# Kerry held some money back



## Bobm (Aug 26, 2003)

http://www.usatoday.com/news/politicsel ... -egg_x.htm

Wonder why he did that he could of used it in the close states?


----------



## Buckshot (Nov 5, 2003)

Maybe he's a conservative at heart. :lol: :lol:

Just cause you have money in your pocket doesn't mean you have to spend it.


----------



## mr.trooper (Aug 3, 2004)

Someho i think eveoryine, Democrats included, tend to be "conservative" with their own money, regardless of what they do with others money. thats true for eveoy one.


----------



## Bobm (Aug 26, 2003)

Hey MT you might be right he might be planning to run again. I came across this after I read your post.

Wednesday, Nov. 17, 2004 9:45 a.m. EST
Hooray: Kerry Says He Might Run in '08

How many times can a man turn his head 
And pretend that he just doesn't see?
The answer, my friend, is blowing in the wind
The answer is blowing in the wind 
- Bob Dylan

Those zany Democrats out on the fringe just keep delivering more and more good news to the American majority. Latest amusing development: The Senate's No. 1 left-winger, John Kerry, says he can't rule out another run for president in 2008.

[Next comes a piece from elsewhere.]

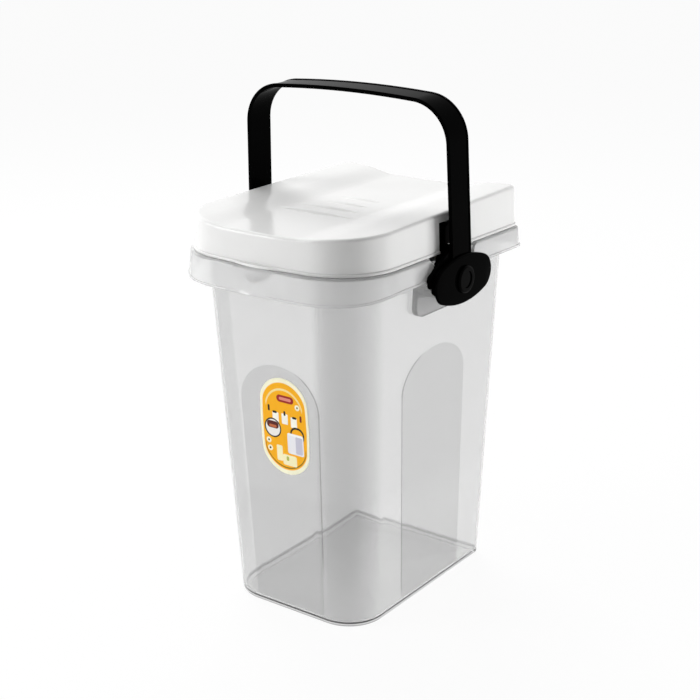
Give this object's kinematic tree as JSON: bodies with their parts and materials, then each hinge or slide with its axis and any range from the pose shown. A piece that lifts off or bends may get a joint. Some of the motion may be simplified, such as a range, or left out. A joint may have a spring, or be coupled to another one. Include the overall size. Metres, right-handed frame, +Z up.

In his first lengthy interview since his defeat Nov. 2, Kerry pondered a question from Fox's affiliate in Boston about '08.

"It is so premature to be thinking about something that far down the road. What I've said is I'm not opening any doors; I'm not shutting any doors," Kerry said Tuesday. "If there's a next time, we'll do a better job. We'll see."

He still has $45 million left from the fortune squandered on him by his fat-cat backers, plus $7 million from his litigation fund.

The protege of Teddy Kennedy and Michael Dukakis described himself as a "fighter" and said, "I can envision a lot of years of fight ahead of me."

But some people refuse to learn from their mistakes. Kerry said: "Do I find it some mark of failure or distress? The answer is no."

Is the senator aware that Swiftvets and POWs for Truth vows to return if he does?

*Perhaps Peggy Noonan wasn't joking after all during her recent lecture here in West Palm Beach when she suggested Sen. Hillary Clinton was helping to fund the Swifties.* :lol:


----------



## Militant_Tiger (Feb 23, 2004)

"But some people refuse to learn from their mistakes. Kerry said: "Do I find it some mark of failure or distress? The answer is no."

Not learning from his mistakes? Well he sounds like a perfect president to me, just like our fearless leader Bush. Won't admit to any of his mistakes, just like in the debates. He couldn't pick out one mistake of his presidency, I'm stunned.


----------